The only real risk is over-lightening the ends. Too pale, and the contrast can get harsh. Keep it sandy and restrained.
20. Black to Soft Cocoa with Curtain Layers
If I had to pick one black ombre style that plays nicely with round faces almost every time, I would start here. Soft cocoa is dark enough to stay elegant, but warm enough to show movement at the ends.
Curtain layers make the whole thing better. They open the face at the center, then fall away along the cheeks, which adds length without making the style feel severe. The cocoa tone should begin low, around the mouth or chin area, and deepen through the ends. That keeps the brightest part below the widest point of the face, where it can do some real shaping.
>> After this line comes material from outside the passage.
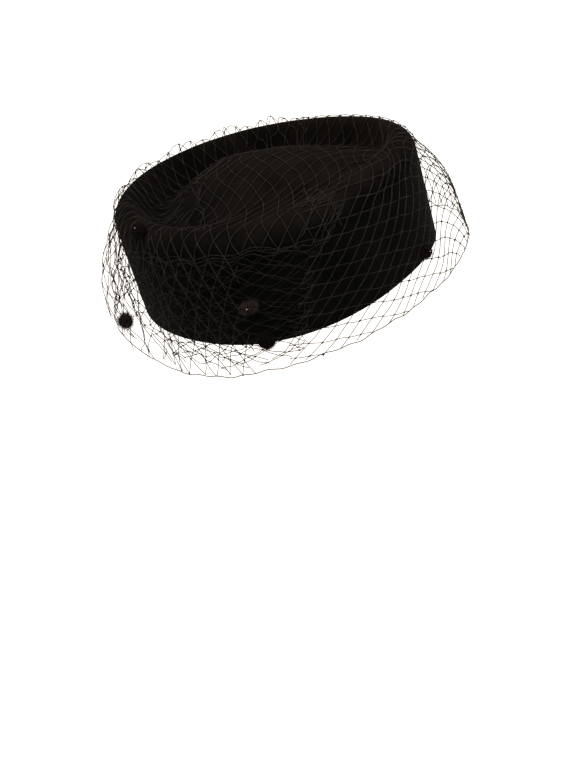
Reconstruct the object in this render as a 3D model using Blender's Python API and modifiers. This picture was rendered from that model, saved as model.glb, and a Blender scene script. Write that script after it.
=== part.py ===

The beauty of this one is how forgiving it is. Straight hair looks polished. Loose waves make the cocoa blur softly into the black. Even a simple blow-dry with a round brush gives you enough shape to make it work. It is also one of the easiest versions to grow out, since the fade is subtle enough to look intentional for months.
If you want something that feels safe but not dull, this is the cleanest bet in the bunch.
Final Thoughts
Black ombre hair and round faces make a good match when the fade stays low and the haircut gives the color room to travel downward. That is the piece people miss. The shade matters, sure, but placement matters more.
Soft chocolate, chestnut, cocoa, and smoky brown tend to be the easiest starting points. Burgundy, copper, plum, and indigo bring more attitude, but they still work if the lightest pieces stay below the cheeks and the length has enough movement.
If you are sitting in a salon chair, ask one simple question: where will the brightest part of the ombre sit on my face when I’m standing straight? If the answer is “around the jaw or lower,” you are probably on the right track.